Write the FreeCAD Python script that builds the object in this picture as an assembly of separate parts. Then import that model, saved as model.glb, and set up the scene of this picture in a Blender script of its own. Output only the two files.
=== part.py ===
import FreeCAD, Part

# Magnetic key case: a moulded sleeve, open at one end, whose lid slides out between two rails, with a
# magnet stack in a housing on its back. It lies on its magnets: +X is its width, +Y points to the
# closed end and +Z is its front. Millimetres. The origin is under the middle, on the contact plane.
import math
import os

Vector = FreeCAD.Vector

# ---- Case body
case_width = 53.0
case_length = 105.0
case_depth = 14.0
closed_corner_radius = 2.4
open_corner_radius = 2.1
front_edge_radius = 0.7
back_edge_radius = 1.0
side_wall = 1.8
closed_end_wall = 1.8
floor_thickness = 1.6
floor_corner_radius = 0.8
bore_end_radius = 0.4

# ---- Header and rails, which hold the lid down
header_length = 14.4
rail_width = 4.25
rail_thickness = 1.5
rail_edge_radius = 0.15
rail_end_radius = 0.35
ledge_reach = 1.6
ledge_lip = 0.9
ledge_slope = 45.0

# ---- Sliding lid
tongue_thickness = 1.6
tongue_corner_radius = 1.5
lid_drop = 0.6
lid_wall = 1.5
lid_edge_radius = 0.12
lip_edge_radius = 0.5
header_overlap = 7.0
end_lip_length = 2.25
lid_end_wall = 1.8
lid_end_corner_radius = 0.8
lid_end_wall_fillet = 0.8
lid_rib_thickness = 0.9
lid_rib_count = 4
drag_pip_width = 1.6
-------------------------
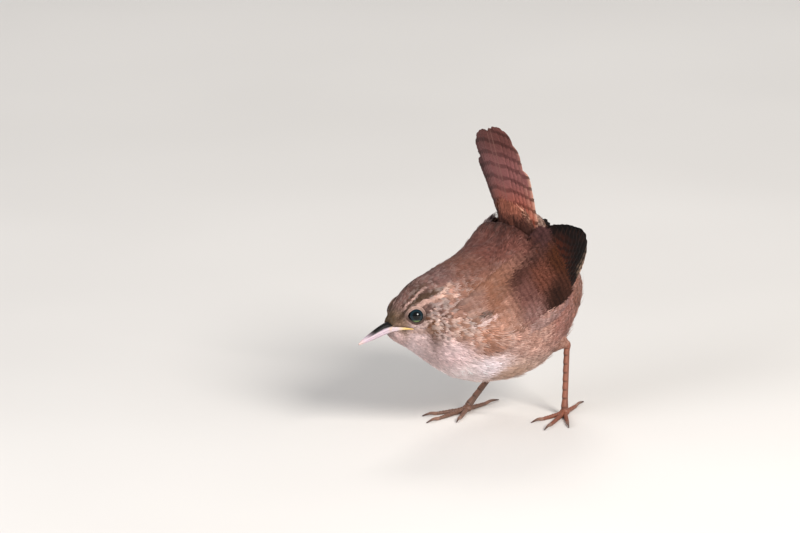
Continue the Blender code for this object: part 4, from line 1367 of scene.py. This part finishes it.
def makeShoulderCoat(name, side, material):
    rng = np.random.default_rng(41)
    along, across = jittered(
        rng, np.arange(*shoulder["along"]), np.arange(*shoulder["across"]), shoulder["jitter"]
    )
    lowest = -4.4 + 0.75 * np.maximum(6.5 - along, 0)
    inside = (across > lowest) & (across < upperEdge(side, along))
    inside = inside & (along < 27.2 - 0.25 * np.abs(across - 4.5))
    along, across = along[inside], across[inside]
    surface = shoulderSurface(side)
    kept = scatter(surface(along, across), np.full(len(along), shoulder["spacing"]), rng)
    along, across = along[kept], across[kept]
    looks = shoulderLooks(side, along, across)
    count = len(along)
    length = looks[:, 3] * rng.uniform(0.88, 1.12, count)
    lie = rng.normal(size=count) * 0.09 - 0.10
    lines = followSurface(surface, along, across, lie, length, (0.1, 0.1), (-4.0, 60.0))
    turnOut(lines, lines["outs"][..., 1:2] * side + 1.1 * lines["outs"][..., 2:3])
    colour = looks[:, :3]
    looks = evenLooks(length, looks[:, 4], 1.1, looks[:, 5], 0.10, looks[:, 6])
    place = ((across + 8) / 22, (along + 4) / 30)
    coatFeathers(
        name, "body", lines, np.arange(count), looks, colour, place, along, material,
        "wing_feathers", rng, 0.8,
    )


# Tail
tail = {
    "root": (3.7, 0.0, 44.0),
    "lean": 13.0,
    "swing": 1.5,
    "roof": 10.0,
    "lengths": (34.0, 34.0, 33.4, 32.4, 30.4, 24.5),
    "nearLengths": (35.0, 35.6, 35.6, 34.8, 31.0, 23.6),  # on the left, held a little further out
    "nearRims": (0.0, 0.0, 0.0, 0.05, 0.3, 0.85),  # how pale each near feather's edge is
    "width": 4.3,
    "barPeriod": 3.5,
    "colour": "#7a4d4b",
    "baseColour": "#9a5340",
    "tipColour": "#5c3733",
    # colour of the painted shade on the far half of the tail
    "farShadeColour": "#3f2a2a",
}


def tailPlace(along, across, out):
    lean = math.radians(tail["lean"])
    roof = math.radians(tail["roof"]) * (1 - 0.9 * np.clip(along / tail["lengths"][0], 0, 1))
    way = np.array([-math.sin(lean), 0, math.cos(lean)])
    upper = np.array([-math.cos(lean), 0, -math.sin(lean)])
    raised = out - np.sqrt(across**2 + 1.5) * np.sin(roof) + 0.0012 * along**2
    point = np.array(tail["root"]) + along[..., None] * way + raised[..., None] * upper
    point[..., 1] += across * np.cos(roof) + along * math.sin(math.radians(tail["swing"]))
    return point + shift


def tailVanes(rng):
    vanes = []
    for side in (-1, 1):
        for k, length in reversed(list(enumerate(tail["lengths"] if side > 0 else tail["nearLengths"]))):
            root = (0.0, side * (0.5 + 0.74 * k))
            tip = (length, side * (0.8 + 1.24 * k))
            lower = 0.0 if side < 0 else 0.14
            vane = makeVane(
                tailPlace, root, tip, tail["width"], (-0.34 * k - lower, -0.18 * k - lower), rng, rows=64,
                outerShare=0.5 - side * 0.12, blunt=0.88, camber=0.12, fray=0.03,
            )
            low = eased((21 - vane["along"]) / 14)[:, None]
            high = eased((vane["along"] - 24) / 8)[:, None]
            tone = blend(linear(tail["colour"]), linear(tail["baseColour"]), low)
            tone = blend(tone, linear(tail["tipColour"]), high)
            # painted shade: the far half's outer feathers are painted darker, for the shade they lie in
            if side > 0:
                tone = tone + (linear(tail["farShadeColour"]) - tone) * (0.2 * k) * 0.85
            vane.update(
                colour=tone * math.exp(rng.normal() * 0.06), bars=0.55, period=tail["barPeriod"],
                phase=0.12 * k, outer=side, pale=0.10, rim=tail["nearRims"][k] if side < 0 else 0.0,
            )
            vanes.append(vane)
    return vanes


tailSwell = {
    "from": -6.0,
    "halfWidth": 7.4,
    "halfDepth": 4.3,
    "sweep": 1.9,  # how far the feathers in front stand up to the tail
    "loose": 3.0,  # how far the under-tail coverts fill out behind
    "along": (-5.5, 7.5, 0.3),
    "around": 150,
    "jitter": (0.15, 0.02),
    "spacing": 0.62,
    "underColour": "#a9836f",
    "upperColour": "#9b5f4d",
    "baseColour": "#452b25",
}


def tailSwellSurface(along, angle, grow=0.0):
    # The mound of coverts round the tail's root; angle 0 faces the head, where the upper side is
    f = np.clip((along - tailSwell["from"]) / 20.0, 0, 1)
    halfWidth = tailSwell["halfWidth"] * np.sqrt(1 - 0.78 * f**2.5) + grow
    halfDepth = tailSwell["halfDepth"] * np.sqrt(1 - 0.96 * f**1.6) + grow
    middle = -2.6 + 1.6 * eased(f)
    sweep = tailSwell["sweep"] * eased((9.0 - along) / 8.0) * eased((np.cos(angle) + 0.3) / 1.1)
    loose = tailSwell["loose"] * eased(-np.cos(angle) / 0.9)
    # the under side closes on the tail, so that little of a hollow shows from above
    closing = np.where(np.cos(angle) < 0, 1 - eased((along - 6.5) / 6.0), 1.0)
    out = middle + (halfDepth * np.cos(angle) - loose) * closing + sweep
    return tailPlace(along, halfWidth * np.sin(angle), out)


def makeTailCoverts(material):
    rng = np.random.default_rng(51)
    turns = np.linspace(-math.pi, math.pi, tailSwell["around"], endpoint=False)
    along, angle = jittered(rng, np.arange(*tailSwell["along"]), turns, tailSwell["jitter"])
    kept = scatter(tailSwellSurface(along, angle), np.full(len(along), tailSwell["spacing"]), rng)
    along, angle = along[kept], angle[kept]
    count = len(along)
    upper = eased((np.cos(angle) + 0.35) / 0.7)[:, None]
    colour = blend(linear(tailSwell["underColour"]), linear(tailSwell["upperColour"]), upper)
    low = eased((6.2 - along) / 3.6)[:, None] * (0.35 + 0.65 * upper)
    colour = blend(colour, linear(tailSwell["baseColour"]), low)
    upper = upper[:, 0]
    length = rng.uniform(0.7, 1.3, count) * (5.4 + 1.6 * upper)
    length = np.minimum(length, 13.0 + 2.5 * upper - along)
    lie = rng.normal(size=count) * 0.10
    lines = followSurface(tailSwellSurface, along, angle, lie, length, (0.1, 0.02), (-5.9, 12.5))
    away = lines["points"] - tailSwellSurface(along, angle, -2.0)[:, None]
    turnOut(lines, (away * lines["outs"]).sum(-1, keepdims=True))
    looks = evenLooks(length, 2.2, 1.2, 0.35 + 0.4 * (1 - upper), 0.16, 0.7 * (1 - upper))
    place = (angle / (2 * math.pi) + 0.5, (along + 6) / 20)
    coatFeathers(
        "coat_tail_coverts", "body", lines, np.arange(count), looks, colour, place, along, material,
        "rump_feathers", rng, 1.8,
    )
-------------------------
### EXERCISE DESCRIPTION
Give again only the lines from the one bearing "Write the FreeCAD" through the one bearing "drag_pip_width = 1.6", exactly as they stand.

### WRITTEN RESPONSE
Write the FreeCAD Python script that builds the object in this picture as an assembly of separate parts. Then import that model, saved as model.glb, and set up the scene of this picture in a Blender script of its own. Output only the two files.
=== part.py ===
import FreeCAD, Part

# Magnetic key case: a moulded sleeve, open at one end, whose lid slides out between two rails, with a
# magnet stack in a housing on its back. It lies on its magnets: +X is its width, +Y points to the
# closed end and +Z is its front. Millimetres. The origin is under the middle, on the contact plane.
import math
import os

Vector = FreeCAD.Vector

# ---- Case body
case_width = 53.0
case_length = 105.0
case_depth = 14.0
closed_corner_radius = 2.4
open_corner_radius = 2.1
front_edge_radius = 0.7
back_edge_radius = 1.0
side_wall = 1.8
closed_end_wall = 1.8
floor_thickness = 1.6
floor_corner_radius = 0.8
bore_end_radius = 0.4

# ---- Header and rails, which hold the lid down
header_length = 14.4
rail_width = 4.25
rail_thickness = 1.5
rail_edge_radius = 0.15
rail_end_radius = 0.35
ledge_reach = 1.6
ledge_lip = 0.9
ledge_slope = 45.0

# ---- Sliding lid
tongue_thickness = 1.6
tongue_corner_radius = 1.5
lid_drop = 0.6
lid_wall = 1.5
lid_edge_radius = 0.12
lip_edge_radius = 0.5
header_overlap = 7.0
end_lip_length = 2.25
lid_end_wall = 1.8
lid_end_corner_radius = 0.8
lid_end_wall_fillet = 0.8
lid_rib_thickness = 0.9
lid_rib_count = 4
drag_pip_width = 1.6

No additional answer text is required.